-- Start Provided material --

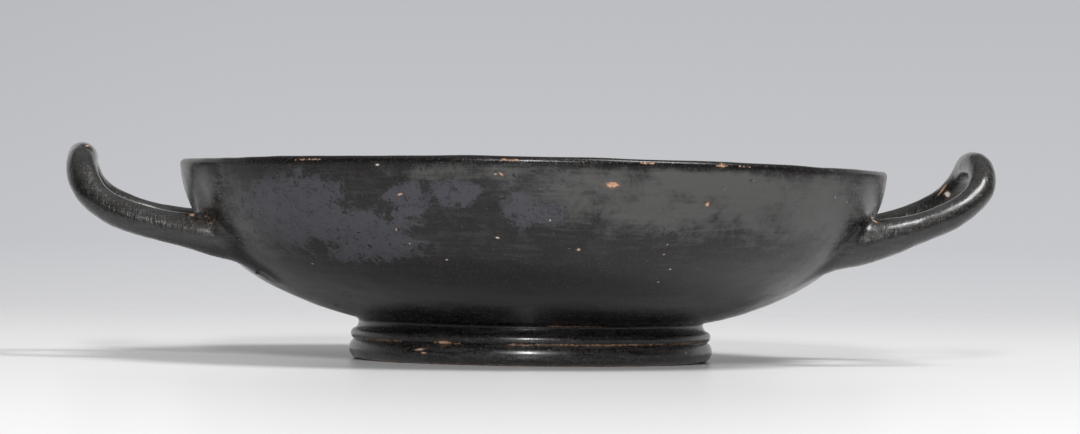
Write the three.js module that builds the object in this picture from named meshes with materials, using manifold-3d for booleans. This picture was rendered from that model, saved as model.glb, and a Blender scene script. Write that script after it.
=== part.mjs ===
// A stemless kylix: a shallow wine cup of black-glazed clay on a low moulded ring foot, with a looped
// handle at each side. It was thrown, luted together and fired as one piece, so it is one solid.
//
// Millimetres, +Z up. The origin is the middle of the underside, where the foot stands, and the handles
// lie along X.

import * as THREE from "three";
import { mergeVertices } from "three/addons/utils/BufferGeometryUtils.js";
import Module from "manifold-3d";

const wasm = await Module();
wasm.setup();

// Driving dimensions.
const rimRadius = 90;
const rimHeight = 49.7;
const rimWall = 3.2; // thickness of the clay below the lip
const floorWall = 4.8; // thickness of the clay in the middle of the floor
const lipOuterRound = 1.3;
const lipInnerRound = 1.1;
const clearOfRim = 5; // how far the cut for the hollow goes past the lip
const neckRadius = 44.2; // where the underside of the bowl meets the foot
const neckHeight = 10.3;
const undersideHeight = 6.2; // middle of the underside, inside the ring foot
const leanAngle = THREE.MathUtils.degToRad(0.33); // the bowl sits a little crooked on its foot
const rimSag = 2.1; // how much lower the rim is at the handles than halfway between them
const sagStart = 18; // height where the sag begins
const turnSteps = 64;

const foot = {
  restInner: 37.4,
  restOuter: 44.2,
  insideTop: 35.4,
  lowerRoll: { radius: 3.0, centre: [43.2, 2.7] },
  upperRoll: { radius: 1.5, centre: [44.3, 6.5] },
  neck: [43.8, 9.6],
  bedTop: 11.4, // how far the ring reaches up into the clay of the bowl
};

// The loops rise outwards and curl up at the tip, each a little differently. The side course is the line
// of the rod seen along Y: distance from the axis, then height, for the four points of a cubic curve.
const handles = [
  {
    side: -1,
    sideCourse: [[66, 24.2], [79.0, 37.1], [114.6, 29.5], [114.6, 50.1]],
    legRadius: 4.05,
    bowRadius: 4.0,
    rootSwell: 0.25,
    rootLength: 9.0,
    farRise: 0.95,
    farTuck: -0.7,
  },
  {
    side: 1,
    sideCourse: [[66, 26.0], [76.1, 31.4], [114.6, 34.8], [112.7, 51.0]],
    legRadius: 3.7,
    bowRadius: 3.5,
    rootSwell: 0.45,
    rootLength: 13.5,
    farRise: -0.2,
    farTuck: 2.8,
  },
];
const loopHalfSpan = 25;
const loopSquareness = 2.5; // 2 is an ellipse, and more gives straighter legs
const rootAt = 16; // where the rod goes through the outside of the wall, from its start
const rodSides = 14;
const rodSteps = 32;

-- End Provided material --

- _Exercise instructions_
Print, please, the lines from the first line of the material through the line that contains "wasm.setup();", exactly as written and with nothing added.

- _Result below_
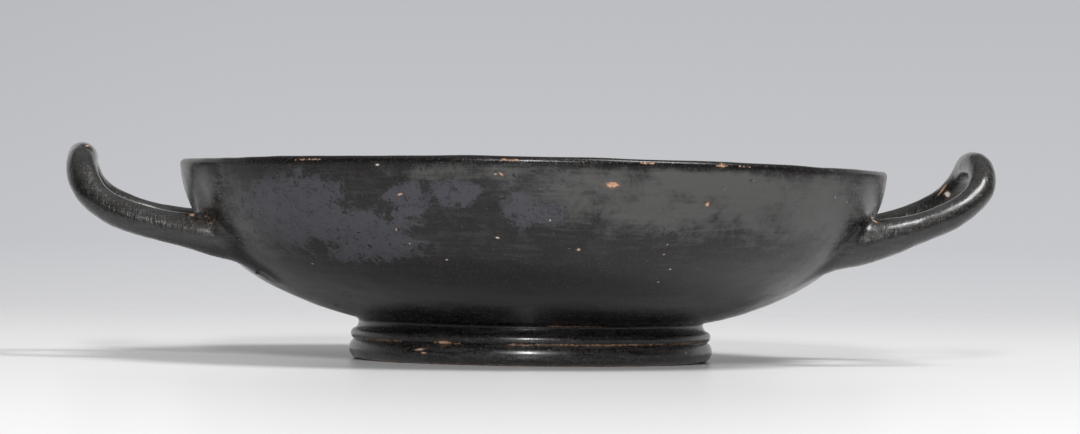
Write the three.js module that builds the object in this picture from named meshes with materials, using manifold-3d for booleans. This picture was rendered from that model, saved as model.glb, and a Blender scene script. Write that script after it.
=== part.mjs ===
// A stemless kylix: a shallow wine cup of black-glazed clay on a low moulded ring foot, with a looped
// handle at each side. It was thrown, luted together and fired as one piece, so it is one solid.
//
// Millimetres, +Z up. The origin is the middle of the underside, where the foot stands, and the handles
// lie along X.

import * as THREE from "three";
import { mergeVertices } from "three/addons/utils/BufferGeometryUtils.js";
import Module from "manifold-3d";

const wasm = await Module();
wasm.setup();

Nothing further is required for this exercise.